Perhaps what contributed to this acceptance is the fun readability of this. Divergent is addicting. It’s been a long time since I find myself immersed and somewhat invested in a dystopian world. I guess being set in the Dauntless faction and reading about the training is really fun. I liked how the trainings were set up. It’s action packed, bloody and almost brutal — as in knife in the eye socket brutal. There are a lot of themes explored in the book, and I liked how they tried to define bravery. I liked how one of the lines in the Dauntless manifesto says this:
I believe in ordinary acts of bravery, in the courage that drives on person to stand up for another.
It’s heavy without being really too heavy, if you get what I mean? Tris is also an excellent heroine, IMO. I loved how she’s no pushover, and how she can be cold and calculating and vengeful one time and guilty and compassionate after. I also liked her little group, and the moments she spent with them softened their hard times and gave them a more human side. It somehow reminds the readers that even if they’re being trained to shoot guns and beat other people up, Tris and company are still teenagers.

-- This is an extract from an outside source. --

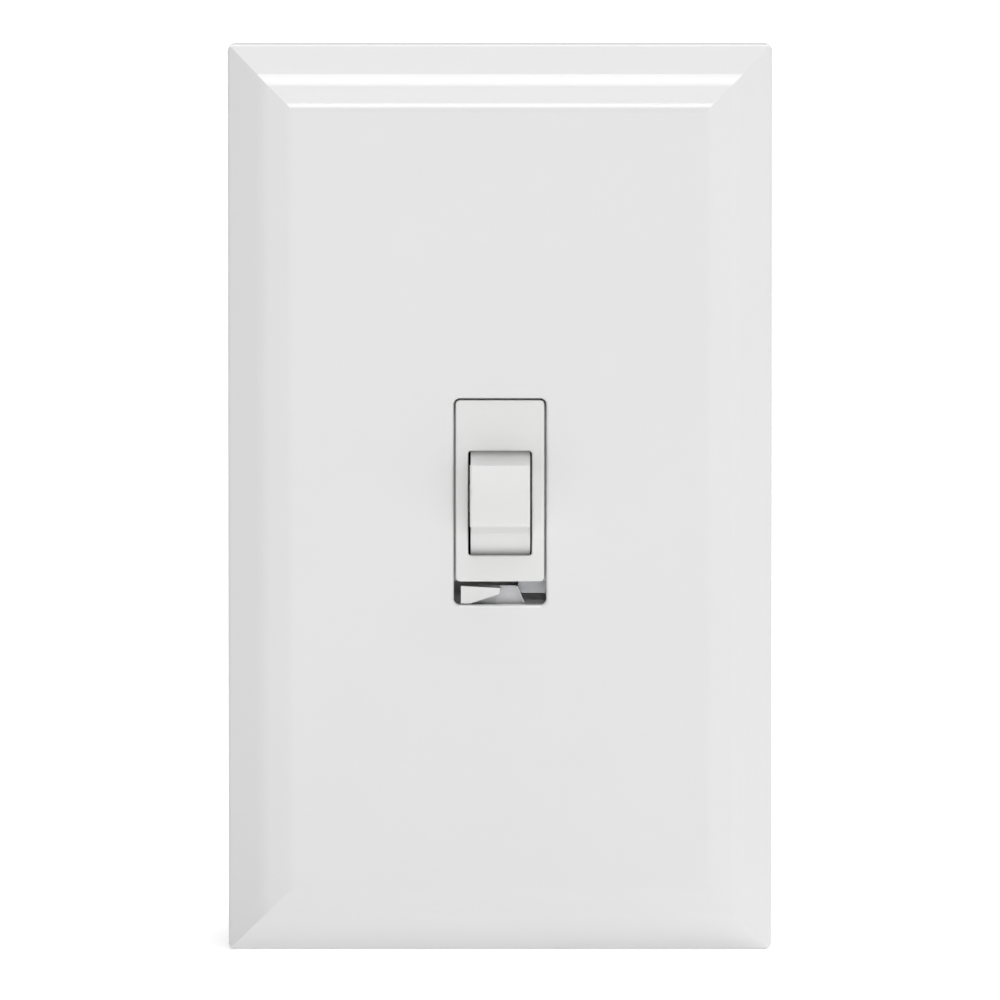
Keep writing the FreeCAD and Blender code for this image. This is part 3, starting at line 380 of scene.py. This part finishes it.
def make_threaded_screws(name, node, centres, seat_y, tip_y, crest, pitch):
    """Screws with real threads in place of the CAD node's plain shanks."""
    outward = 1 if seat_y > tip_y else -1

    def build(bm):
        head_faces(bm, node, seat_y, outward, HEAD_MARGIN)
        for x, z in centres:
            inside = seat_y + outward * THREAD_START
            skin(bm, thread_rings(x, z, inside, tip_y, crest * THREAD_CORE, crest, pitch))

    obj = mesh_object(name, build, SLOTS[node])
    mark_sharp_edges(obj)
    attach(obj, BODY_OF[node])
    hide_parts(node)


def mark_sharp_edges(obj):
    """Welds the mesh and marks its sharp edges, where smooth shading stops."""
    bm = bmesh.new()
    bm.from_mesh(obj.data)
    bmesh.ops.remove_doubles(bm, verts=bm.verts, dist=WELD)
    for edge in bm.edges:
        if len(edge.link_faces) == 2 and edge.calc_face_angle(0.0) > SHARP_EDGE:
            edge.smooth = False
    bm.to_mesh(obj.data)
    bm.free()


make_spring()

for end in ("upper", "lower"):
    screw_node = "swing_screw_" + end
    low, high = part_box(screw_node)
    middle = (low + high) / 2
    make_threaded_screws("swing_thread_" + end, screw_node, [(middle.x, middle.z)],
                         low.y + SWING_HEAD_H, high.y, SWING_THREAD_R, SWING_PITCH)
    bar_node = "cable_bar_screws_" + end
    low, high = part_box(bar_node)
    middle = (low + high) / 2
    offset = (high.x - low.x) / 2 - BAR_HEAD_R
    make_threaded_screws("cable_bar_thread_" + end, bar_node,
                         [(middle.x - offset, middle.z), (middle.x + offset, middle.z)],
                         low.y + BAR_HEAD_H, high.y, BAR_THREAD_R, BAR_PITCH)


# ------------------------------------------------------- floor, light, camera

lowest = CAD_BOUNDS[0].z
corners = ((-1, -1), (1, -1), (1, 1), (-1, 1))
floor_mesh = bpy.data.meshes.new("floor")
floor_mesh.from_pydata([(x * FLOOR_REACH, y * FLOOR_REACH, lowest) for x, y in corners], [], [(0, 1, 2, 3)])
floor = bpy.data.objects.new("floor", floor_mesh)
bpy.context.scene.collection.objects.link(floor)
floor_surface = Surface("pale_floor")
floor_tone = floor_surface.noise(3.0, 2.0)
floor_surface.colour(floor_surface.ramp(floor_tone, ((0.3, (0.80, 0.80, 0.80)), (0.7, (0.82, 0.82, 0.82)))))
floor_surface.set(Roughness=0.9, Specular_IOR_Level=0.1)
# A soft glow keeps the floor white and lights the object's lower bevel
floor_surface.set(Emission_Color=(1, 1, 1, 1), Emission_Strength=FLOOR_GLOW)
floor.data.materials.append(floor_surface.material)


def area_light(name, azimuth, elevation, distance, size, power):
    """Soft box aimed at the origin; azimuth 0 is in front, 90 to the right."""
    light = bpy.data.lights.new(name, "AREA")
    light.shape = "RECTANGLE"
    light.size, light.size_y = size
    light.energy = power
    obj = bpy.data.objects.new(name, light)
    a, e = math.radians(azimuth), math.radians(elevation)
    away = Vector((math.sin(a) * math.cos(e), -math.cos(a) * math.cos(e), math.sin(e)))
    obj.location = away * distance
    obj.rotation_mode = "QUATERNION"
    obj.rotation_quaternion = (-away).to_track_quat("-Z", "Y")
    bpy.context.scene.collection.objects.link(obj)


area_light("high_strip", 0, 47, 2.0, (0.5, 0.9), 11)
area_light("low_strip", 0, 20, 2.6, (0.6, 0.10), 8.0)
area_light("front_fill", 32, 8, 3.2, (2.4, 0.8), 6.0)

sun_data = bpy.data.lights.new("overhead", "SUN")
sun_data.energy = OVERHEAD_ENERGY
sun_data.angle = OVERHEAD_ANGLE
sun = bpy.data.objects.new("overhead", sun_data)
sun.rotation_euler = OVERHEAD_TURN
bpy.context.scene.collection.objects.link(sun)

# White surround, brighter towards the right
world = bpy.data.worlds.new("studio")
bpy.context.scene.world = world
world.use_nodes = True
tree = world.node_tree
tree.nodes.clear()
world_out = tree.nodes.new("ShaderNodeOutputWorld")
background = tree.nodes.new("ShaderNodeBackground")
coordinates = tree.nodes.new("ShaderNodeTexCoord")
slope = tree.nodes.new("ShaderNodeVectorMath")
slope.operation = "DOT_PRODUCT"
slope.inputs[1].default_value = (SKY_SLOPE, 0.0, 0.0)
tree.links.new(coordinates.outputs["Generated"], slope.inputs[0])
level = tree.nodes.new("ShaderNodeMath")
level.operation = "ADD"
level.inputs[1].default_value = SKY_LEVEL
tree.links.new(slope.outputs["Value"], level.inputs[0])
tree.links.new(level.outputs["Value"], background.inputs["Strength"])
background.inputs["Color"].default_value = (1, 1, 1, 1)
tree.links.new(background.outputs["Background"], world_out.inputs["Surface"])

camera_data = bpy.data.cameras.new("camera")
camera = bpy.data.objects.new("camera", camera_data)
bpy.context.scene.collection.objects.link(camera)
bpy.context.scene.camera = camera
camera_data.sensor_width = SENSOR_WIDTH
camera_data.lens = SENSOR_WIDTH * CAMERA_DISTANCE / FRAME_WIDTH
camera_data.clip_start = 0.1
camera_data.clip_end = 50.0
back = Vector((0, -math.cos(CAMERA_ELEVATION), math.sin(CAMERA_ELEVATION)))
upward = Vector((0, math.sin(CAMERA_ELEVATION), math.cos(CAMERA_ELEVATION)))
camera.location = upward * -CAMERA_DROP + back * CAMERA_DISTANCE
camera.rotation_mode = "QUATERNION"
camera.rotation_quaternion = (-back).to_track_quat("-Z", "Y")

# Plain colour response, so that white plastic renders at its own tone
bpy.context.scene.view_settings.view_transform = "Standard"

The only other complaint I have in this book is it’s a tad too predictable — two of the three twists I managed to predict pages before it was revealed. I don’t know if it’s the same for everyone, but I guess I managed to pick up on the other clues in the book too easily to predict these twists. Also, I may be one of the few who’s not really that interested in the romance aspect in the story. Not that I thought the guy wasn’t hot — he is, but perhaps he’s just not my type. Heh. Or I’m just nitpicking.
Despite all that, Divergent is a fun and addicting read. A little bit on the violent side, but not too gory. To address the question of comparison with other hit dystopias: this book is no Hunger Games, but it’s entertaining. I really like it enough for me to be curious about the rest of the trilogy.